On Tuesday, November 23, Kansas City inmate Kevin Strickland was exonerated from his 1979 conviction of one count of capital murder and two counts of second-degree murder. Retired Missouri Judge James Welsh ordered an immediate release of the 62-year-old, who spent 43 years in prison without any possibility of parole for 50 years and two concurrent 10-year sentences. Welsh’s ruling that Strickland’s conviction should be overturned was based on the lack of physical evidence in the original trial. The main eye-witness against him, Cynthia Douglas, later recanted her account, discrediting the basis of the conviction. “By all accounts, Douglas was hysterical at the time, suffering from two gunshot wounds and having just witnessed the execution of three friends,” explained Judge Welsh in his ruling, which was filed on Tuesday. “The Court’s confidence in Strickland’s convictions is so undermined that it cannot stand, and the judgment of conviction must be set aside. Absent Douglas’s positive, unequivocal identification of Strickland, there would have been no charge, no trial, and certainly no conviction.”

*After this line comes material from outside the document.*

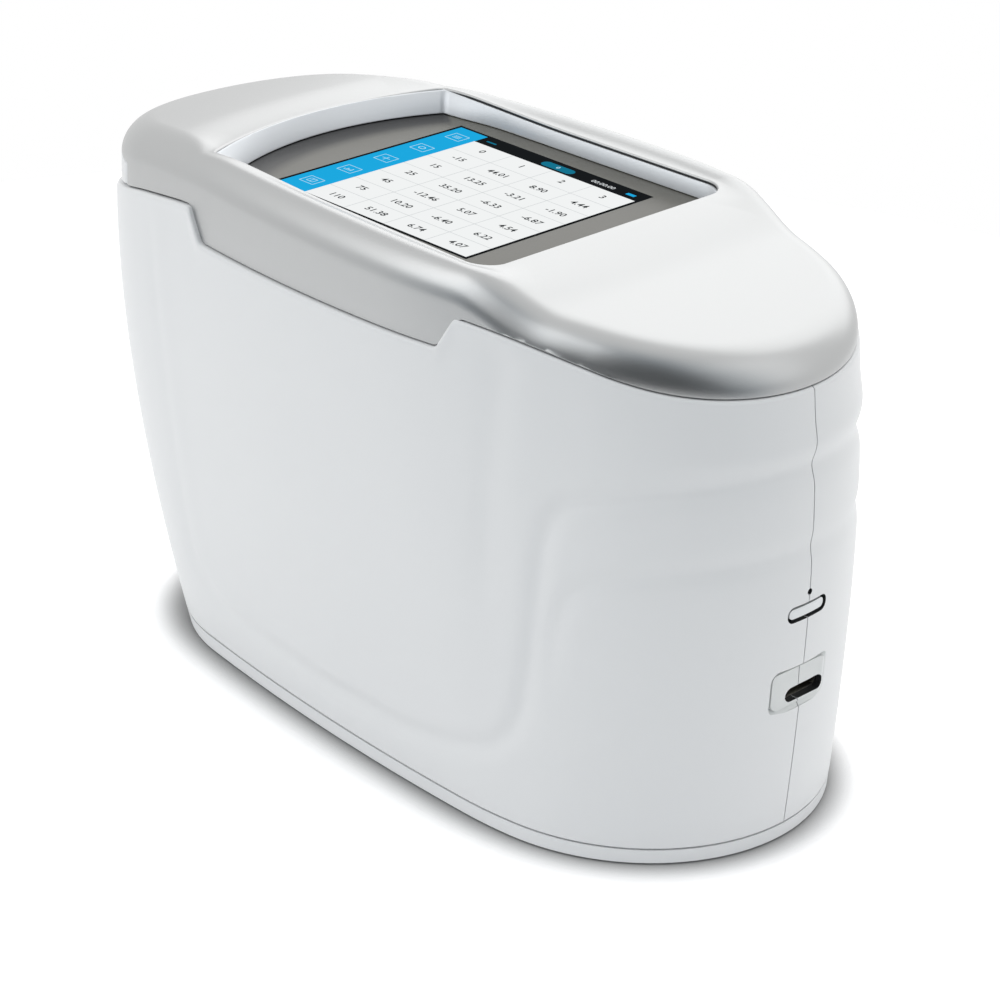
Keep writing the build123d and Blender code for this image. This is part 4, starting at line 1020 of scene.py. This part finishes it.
def addIcon(kind, x, y):
    # toolbar signs: each a small outline box with a different drawing in it
    addFrame(x, y, *screen["iconBox"], screen["iconLine"], paleBlue, 3)
    if kind == 0:
        addFrame(x, y, 1.0, 0.9, 0.2, paleBlue, 4)
    elif kind == 3:
        addPill(x, y, 1.0, 0.8, paleBlue, 4)
        addPill(x, y, 0.75, 0.55, blue, 5)
    for x0, x1, y0, y1 in screen["iconAreas"][kind]:
        addArea(x + x0, x + x1, y + y0, y + y1, paleBlue, 4)


def drawTable(left, top):
    # thin grid lines, and in each cell an angle, a plain number or the column's number
    c = screen
    stepX, stepY = (c["x1"] - left) / c["columns"], (top - c["y0"]) / c["rows"]
    half = c["line"] / 2
    for i in range(1, c["columns"]):
        addArea(left + i * stepX - half, left + i * stepX + half, c["y0"], top, gridGrey, 3)
    for j in range(1, c["rows"]):
        y = c["y0"] + j * stepY
        addArea(left, c["x1"], y - half, y + half, gridGrey, 3)
    rng = np.random.default_rng(7)
    lowest, highFirst, high = c["readings"]
    for j in range(c["rows"]):
        for i in range(c["columns"]):
            if i == 0:
                value = c["angles"][j]
            elif j == c["rows"] - 1:
                value = str(i)
            else:
                value = f"{rng.uniform(lowest, highFirst if i == 1 else high):.2f}"
            x, y = left + (i + 0.5) * stepX, c["y0"] + (j + 0.5) * stepY
            addFigures(value, x, y, c["figure"], ink, 4)


def drawScreen():
    # black rim, white table, blue toolbar with its signs, and the status line
    c, edge = screen, screen["edge"]
    left, top = c["x0"] + c["toolbar"], c["y1"] - c["status"]
    addArea(c["x0"] - edge, c["x1"] + edge, c["y0"] - edge, c["y1"] + edge, black, 1)
    addArea(left, c["x1"], c["y0"], top, white, 2)
    addArea(c["x0"], left, c["y0"], c["y1"], blue, 2)
    drawTable(left, top)
    count, first, spacing = c["icons"]
    for k in range(count):
        addIcon(k, c["x0"] + c["toolbar"] / 2, c["y0"] + first + spacing * k)
    middle = c["y1"] - c["status"] / 2
    pillX = (c["x0"] + c["x1"]) / 2 + 4
    addPill(pillX, middle, 5.0, 1.5, teal, 3)
    addFigures("0", pillX, middle, 1.8, paleBlue, 4)
    addPill(left + 3.5, middle, 1.6, 0.35, teal, 3)
    addFigures("00:00:00", c["x1"] - 12, middle, 2.1, gridGrey, 3)
    addArea(c["x1"] - 4.6, c["x1"] - 2.0, middle - 0.6, middle + 0.6, blue, 3)


drawScreen()
newMesh("displayPicture", patches["points"], patches["faces"], "housing", screenColours, (),
        slotIndex=patches["slots"], closed=False)
print("display drawn")


def clearGlass(name, colour, rough):
    # optical glass: light passes with a faint tint, and a ripple of about 8 mm bends it a little
    return grained(name, 120.0, 0.02, 0.2 * mm,
                   {"Base Color": hexColor(colour), "Roughness": rough, "IOR": 1.5,
                    "Transmission Weight": 1.0})[0]


# the pieces that keep the solids' own form get a finish by the record's material slots
finishes = {
    "white_shell": whiteAbs,
    "silver_cover": silverPaint,
    "trim_bright": trimSatin,
    "lens_glass": lensGlass,
    # a polished mould makes the key glossier than the shell round it
    "key_white": mouldedPlastic("keyWhiteAbs", "#e6e8e8", "#e1e4e5", 0.3, 0.5, 0.05),
    # the unlit panel's front is smooth and almost black
    "display": mouldedPlastic("displayPanelBlack", "#17191b", "#121416", 0.25, 1.0, 0.02),
    # eroded moulds leave these dull, one near black and one mid grey
    "black_plastic": mouldedPlastic("blackPbtMoulded", "#1b1c1e", "#232426", 0.5, 0.4, 0.2),
    "grey_plastic": mouldedPlastic("greyPcAbsMoulded", "#6d7175", "#777b7f", 0.5, 0.5, 0.2),
    # filled rubber scatters light, so it is matt with hardly any highlight
    "rubber": mouldedPlastic("rubberMoulded", "#3a3b3c", "#444546", 0.8, 0.3, 0.4),
    # dyed anodising over milling marks: dark, with a soft metallic sheen
    "black_anodised": metal("aluminiumBlackAnodised", "#242528", 0.45, 0.3, 0.1, 0.7, (1, 6, 1)),
    # milling marks along X draw its highlights out sideways
    "aluminium": metal("aluminiumMachined", "#c3c6c9", 0.32, 0.3, 0.08, 1.0, (8, 1, 1)),
    # a zinc coat with a coarse spangle gives uneven, greyish shine
    "sheet_metal": metal("steelSheetZincPlated", "#b2b5b6", 0.38, 1.2, 0.06, 1.0, (1, 3, 1)),
    # polished to a mirror, so only reflections and the faint tint show it
    "optic_glass": clearGlass("opticalGlassPolished", "#eef6f4", 0.02),
    # a smooth extruded jacket in signal orange
    "fibre": mouldedPlastic("fibreJacketExtruded", "#d9812f", "#cf7829", 0.4, 0.8, 0.1),
    # lacquer over glass weave: green, half glossy, with the weave's slight unevenness
    "board": mouldedPlastic("boardSolderMask", "#1d5a3a", "#236444", 0.35, 1.2, 0.15),
    # thin shrunk film, smooth and evenly blue
    "battery": mouldedPlastic("batterySleeveShrunk", "#2f6fa8", "#2a669d", 0.35, 2.0, 0.05),
    # nickel over turned steel: warm, bright, with fine rings
    "steel": metal("steelScrewNickelPlated", "#b9b7b0", 0.3, 0.25, 0.1, 1.0, (1, 1, 4)),
}
for part in frame["record"]["subparts"]:
    obj = nodes[part["node"]]
    obj.data.materials.clear()
    obj.data.materials.append(finishes[part["material_slot"]])

# camera from the photograph's vanishing points
view = {
    "place": (0.4727, -0.4930, 0.3770),
    "turn": (64.1266, -2.6579, 44.3284),      # degrees about X, Y and Z
    "lens": 114.1,
}
camera = newObject("camera", bpy.data.cameras.new("camera"))
camera.data.lens = view["lens"]
camera.data.sensor_width = 36.0
turned = Euler([math.radians(a) for a in view["turn"]]).to_matrix().to_4x4()
camera.matrix_world = Matrix.Translation(view["place"]) @ turned
bpy.context.scene.camera = camera
bpy.context.scene.view_settings.view_transform = "Standard"

studio = {
    "lit": 0.83,                  # strength of the light tent's light on things
    "openWay": (0.6, -0.8, 0.0),  # towards the camera the tent is open
    "openFrom": (0.1, 0.85),      # cosines between which the opening darkens
    "openLight": 0.65,            # what is left of the light from there
    "openSeen": 0.03,             # and of what reflections see there
    "openTint": "#a8c6dc",
    "paperRadius": 0.36,
    # a painted shadow: ambient occlusion mixes grey into the paper's colour round the foot
    "paintedShadowReach": 0.013,            # the paper darkens where something is nearer than this
    "paintedShadowFrom": (0.4, 0.95),
    "paper": "#fbfbfb",
    # the grey of the painted shadow round the foot
    "paperPaintedShadow": "#8e8e8e",
    "paperLift": 0.25,
}


def combined(tree, operation, first, second):
    return addNode(tree, "Math", {"operation": operation}, {0: first, 1: second})


def whiteTo(tree, lit, shown):
    # a strength that is 'shown' for camera, glossy and transmission rays and 'lit' for the rest
    path = addNode(tree, "LightPath")
    first = combined(tree, "MAXIMUM", (path, "Is Camera Ray"), (path, "Is Glossy Ray"))
    direct = combined(tree, "MAXIMUM", (first, "Value"), (path, "Is Transmission Ray"))
    return addNode(tree, "MapRange", {"To Min": lit, "To Max": shown},
                   {"Value": (direct, "Value")})


world = bpy.data.worlds.new("studio")
bpy.context.scene.world = world
world.use_nodes = True
w = world.node_tree
w.nodes.clear()
strength = whiteTo(w, studio["lit"], 1.0)
# less light comes from the tent's opening, and reflections are darker there
way = addNode(w, "TexCoord")
aim = addNode(w, "VectorMath",
              {"operation": "DOT_PRODUCT", 1: Vector(studio["openWay"]).normalized()},
              {0: (way, "Generated")})
seen = addNode(w, "LightPath")
dark = addNode(w, "MapRange", {"To Min": studio["openLight"], "To Max": studio["openSeen"]},
               {"Value": (seen, "Is Glossy Ray")})
opening = addNode(w, "MapRange",
                  {"interpolation_type": "SMOOTHSTEP", "From Min": studio["openFrom"][0],
                   "From Max": studio["openFrom"][1], "To Min": 1.0},
                  {"Value": (aim, "Value"), "To Max": (dark, "Result")})
share = combined(w, "MAXIMUM", (opening, "Result"), (seen, "Is Camera Ray"))
total = combined(w, "MULTIPLY", (strength, "Result"), (share, "Value"))
tint = mixColours(w, studio["openTint"], "#ffffff", (share, "Value"))
glow = addNode(w, "Background", {}, {"Strength": (total, "Value"), "Color": (tint, 2)})
addNode(w, "OutputWorld", {}, {"Surface": (glow, "Background")})

# a round sheet of matt white paper; where the camera or a reflection sees it, it is lifted to
# white, and round the foot a painted shadow, grey mixed into its colour by ambient occlusion,
# keeps it dark
around = np.linspace(0, 2 * math.pi, 97)[:-1]
disc = np.column_stack([np.cos(around), np.sin(around), 0 * around]) * studio["paperRadius"]
floorMesh = bpy.data.meshes.new("floor")
floorMesh.from_pydata(disc.tolist(), [], [tuple(range(len(disc)))])
floor = newObject("floor", floorMesh)
floorPaint, t = newMaterial("studioPaperWithPaintedShadow")
shown = whiteTo(t, 0.0, 1.0)
# painted shadow: the nearer the object, the more grey goes into the paper's colour and the less it
# is lifted
gap = addNode(t, "AmbientOcclusion", {"samples": 32, "Distance": studio["paintedShadowReach"]})
contact = addNode(t, "MapRange",
                  {"interpolation_type": "SMOOTHSTEP", "From Min": studio["paintedShadowFrom"][0],
                   "From Max": studio["paintedShadowFrom"][1]}, {"Value": (gap, "AO")})
plain = addNode(t, "Math", {"operation": "SUBTRACT", 0: 1.0}, {1: (shown, "Result")})
clear = combined(t, "MAXIMUM", (contact, "Result"), (plain, "Value"))
tone = mixColours(t, studio["paperPaintedShadow"], studio["paper"], (clear, "Value"))
both = combined(t, "MULTIPLY", (shown, "Result"), (contact, "Result"))
lift = addNode(t, "Math", {"operation": "MULTIPLY", 1: studio["paperLift"]}, {0: (both, "Value")})
s = addNode(t, "BsdfPrincipled", {"Roughness": 0.9, "Emission Color": (1, 1, 1, 1)},
            {"Base Color": (tone, 2), "Emission Strength": (lift, "Value")})
addNode(t, "OutputMaterial", {}, {"Surface": (s, "BSDF")})
floorMesh.materials.append(floorPaint)

# name, place and size in metres, power in watts; all aim at the middle of the object
lamps = [
    ("keyLamp", (-0.45, -1.2, 1.1), 1.3, 8.0),
    ("fillLamp", (1.2, 0.3, 0.8), 1.3, 2.2),
    ("backLamp", (-0.42, 1.15, 0.95), 1.8, 9.2),
]
lampAim = Vector((0, 0, 0.06))
for name, place, size, power in lamps:
    lamp = bpy.data.lights.new(name, "AREA")
    lamp.size = size
    lamp.energy = power
    obj = newObject(name, lamp)
    obj.location = place
    obj.rotation_mode = "QUATERNION"
    obj.rotation_quaternion = (lampAim - Vector(place)).to_track_quat("-Z", "Y")
print("stage made")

The triple homicide occurred on April 25, 1978, when Strickland was 19 years old. According to CBS News, Douglas was drinking and smoking with Larry Ingram, John Walker and Sherrie Walker when four men entered the house and shot them. The victims were all in their early twenties. Douglas was the only survivor and witness and eventually picked Strickland out of a lineup.
According to the New York Times, Strickland spent more time in prison than anyone in Missouri who was later exonerated. “It is important to recognize when the system has made wrongs and what we did, in this case, was wrong,” said Missouri prosecutor Jean Peters-Baker.
The first stop Strickland made after his release was his mother’s grave. Rosetta Thornton died in August, but he had not been able to visit her gravesite. “To know my mother was underneath that dirt, and I hadn’t gotten a chance to visit with her in the last years […] I revisited those tears that I did when they told me I was guilty of a crime I didn’t commit,” said Strickland. His next steps are to adjust to a new world, much different than the one he left in 1979. His first night was a restless one. “I’m used to living in a close, confined cell where I know exactly what’s going on in there with me,” he said. “And being home and you hear the creaks of the home settling and the electrical wiring and whatever else […] I was kind of afraid. I thought somebody was coming to get me.”
According to CNN, Strickland aims to build a home and a life for himself. He’ll be doing so without any financial support from the state of Missouri, which is only provided for those exonerated through DNA testing. A GoFundMe account has been set up by the Midwest Innocence Project to help him restart his life and has already raised over $1 million. “I’ve been in prison for 43 years. Yeah, it’s tough, it’s real tough,” Strickland said in October. “It hurts. You know, I can’t get that 43 back. There’s nothing that they could do to make that right. My whole life is a memory of prison. I don’t know anything else.”